Below is the data. Give it again, complete and exact.

>>>>

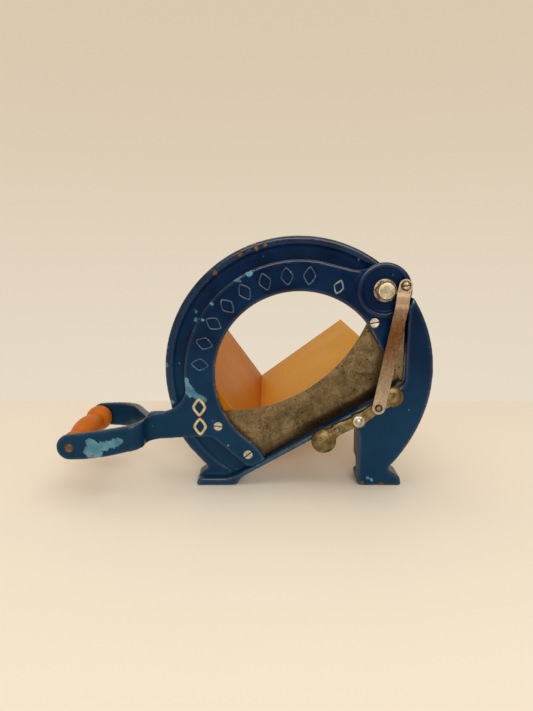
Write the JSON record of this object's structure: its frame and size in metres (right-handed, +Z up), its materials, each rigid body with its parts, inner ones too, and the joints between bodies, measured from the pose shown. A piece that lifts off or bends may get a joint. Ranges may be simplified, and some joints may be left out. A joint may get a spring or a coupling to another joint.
{
  "type": "lever bread slicer",
  "caption": "Hand-lever bread slicer: enamelled ring frame on feet, swinging cast arm with a curved steel blade and turned grip, V-shaped wooden trough, slice-thickness rocker.",
  "frame": {"origin": "on the table, under the middle of the whole object's box", "axes": "+X to the right as the person who cuts sees it, +Y away from that person along the trough, +Z up"},
  "size_m": [0.3876, 0.372, 0.265],
  "materials": {
    "blue_enamel": "glossy, chipped and worn at the edges",
    "blue_sheet": "satin",
    "worn_carbon_steel": "dull, speckled with old stains",
    "worn_nickel": "worn nickel plating",
    "plain_steel": "plain, slightly dull",
    "spring_steel": "brushed along its length",
    "plated_iron": "tarnished plating over a cast surface",
    "bronze": "turned",
    "varnished_beech": "amber varnish, satin"
  },
  "bodies": {
    "root": {"frame": "blue_enamel", "pivot_spacer": "plain_steel", "pivot_washer": "worn_nickel", "pivot_bolt": "worn_nickel", "pivot_nut_washer": "plain_steel", "pivot_nut": "plain_steel", "rocker_pin": "worn_nickel", "rocker_washer": "plain_steel", "rocker_nut_washer": "plain_steel", "rocker_nut": "plain_steel", "trough_right_board": "varnished_beech", "trough_left_board": "varnished_beech", "board_nails": "plain_steel", "trough_screws": "plain_steel", "leg_screws": "plain_steel", "rear_leg": "blue_sheet"},
    "arm": {"cutting_arm": "blue_enamel", "blade": "worn_carbon_steel", "blade_screws": "worn_nickel", "pivot_bush": "bronze", "link_spacer": "plain_steel", "link_screw": "worn_nickel", "grip_pin": "plain_steel", "grip_washers": "plain_steel"},
    "link": {"link_strap": "spring_steel"},
    "rocker": {"thickness_rocker": "plated_iron", "link_pin": "plain_steel", "spare_pin": "plain_steel"},
    "grip": {"grip": "varnished_beech"}
  },
  "joints": [
    {"name": "arm_pivot", "type": "hinge", "parent": "root", "child": "arm", "pos_m": [0.13935, -0.15445, 0.2106], "axis": [0, 1, 0], "range_deg": [0, 70]},
    {"name": "link_pivot", "type": "hinge", "parent": "arm", "child": "link", "pos_m": [0.15865, -0.15445, 0.2156], "axis": [0, 1, 0], "range_deg": [-75.2, 0]},
    {"name": "rocker_pivot", "type": "hinge", "parent": "root", "child": "rocker", "pos_m": [0.11605, -0.15445, 0.0755], "axis": [0, 1, 0], "range_deg": [0, 59.5]},
    {"name": "grip_spin", "type": "hinge", "parent": "arm", "child": "grip", "pos_m": [-0.17935, -0.12645, 0.0543], "axis": [0, 1, 0], "continuous": true}
  ],
  "couplings": [
    {"joint": "link_pivot", "follows": "arm_pivot", "ratio": -1.072},
    {"joint": "rocker_pivot", "follows": "arm_pivot", "ratio": 0.847}
  ]
}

<<<<

RIGHT ANSWER
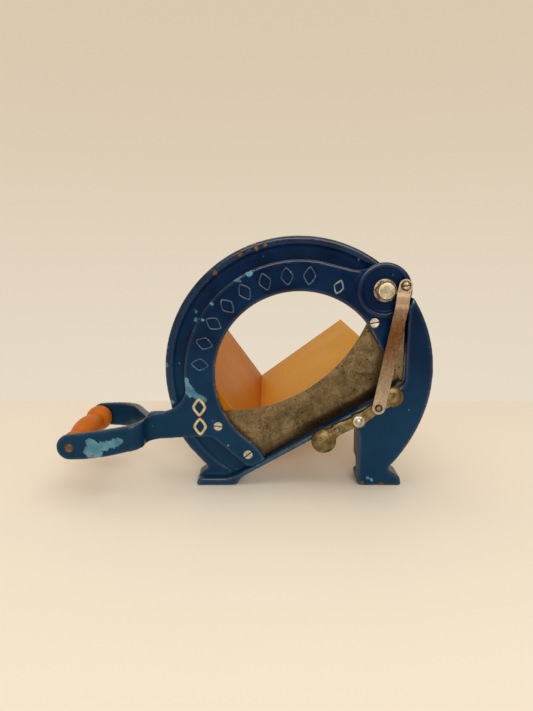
Write the JSON record of this object's structure: its frame and size in metres (right-handed, +Z up), its materials, each rigid body with its parts, inner ones too, and the joints between bodies, measured from the pose shown. A piece that lifts off or bends may get a joint. Ranges may be simplified, and some joints may be left out. A joint may get a spring or a coupling to another joint.
{
  "type": "lever bread slicer",
  "caption": "Hand-lever bread slicer: enamelled ring frame on feet, swinging cast arm with a curved steel blade and turned grip, V-shaped wooden trough, slice-thickness rocker.",
  "frame": {"origin": "on the table, under the middle of the whole object's box", "axes": "+X to the right as the person who cuts sees it, +Y away from that person along the trough, +Z up"},
  "size_m": [0.3876, 0.372, 0.265],
  "materials": {
    "blue_enamel": "glossy, chipped and worn at the edges",
    "blue_sheet": "satin",
    "worn_carbon_steel": "dull, speckled with old stains",
    "worn_nickel": "worn nickel plating",
    "plain_steel": "plain, slightly dull",
    "spring_steel": "brushed along its length",
    "plated_iron": "tarnished plating over a cast surface",
    "bronze": "turned",
    "varnished_beech": "amber varnish, satin"
  },
  "bodies": {
    "root": {"frame": "blue_enamel", "pivot_spacer": "plain_steel", "pivot_washer": "worn_nickel", "pivot_bolt": "worn_nickel", "pivot_nut_washer": "plain_steel", "pivot_nut": "plain_steel", "rocker_pin": "worn_nickel", "rocker_washer": "plain_steel", "rocker_nut_washer": "plain_steel", "rocker_nut": "plain_steel", "trough_right_board": "varnished_beech", "trough_left_board": "varnished_beech", "board_nails": "plain_steel", "trough_screws": "plain_steel", "leg_screws": "plain_steel", "rear_leg": "blue_sheet"},
    "arm": {"cutting_arm": "blue_enamel", "blade": "worn_carbon_steel", "blade_screws": "worn_nickel", "pivot_bush": "bronze", "link_spacer": "plain_steel", "link_screw": "worn_nickel", "grip_pin": "plain_steel", "grip_washers": "plain_steel"},
    "link": {"link_strap": "spring_steel"},
    "rocker": {"thickness_rocker": "plated_iron", "link_pin": "plain_steel", "spare_pin": "plain_steel"},
    "grip": {"grip": "varnished_beech"}
  },
  "joints": [
    {"name": "arm_pivot", "type": "hinge", "parent": "root", "child": "arm", "pos_m": [0.13935, -0.15445, 0.2106], "axis": [0, 1, 0], "range_deg": [0, 70]},
    {"name": "link_pivot", "type": "hinge", "parent": "arm", "child": "link", "pos_m": [0.15865, -0.15445, 0.2156], "axis": [0, 1, 0], "range_deg": [-75.2, 0]},
    {"name": "rocker_pivot", "type": "hinge", "parent": "root", "child": "rocker", "pos_m": [0.11605, -0.15445, 0.0755], "axis": [0, 1, 0], "range_deg": [0, 59.5]},
    {"name": "grip_spin", "type": "hinge", "parent": "arm", "child": "grip", "pos_m": [-0.17935, -0.12645, 0.0543], "axis": [0, 1, 0], "continuous": true}
  ],
  "couplings": [
    {"joint": "link_pivot", "follows": "arm_pivot", "ratio": -1.072},
    {"joint": "rocker_pivot", "follows": "arm_pivot", "ratio": 0.847}
  ]
}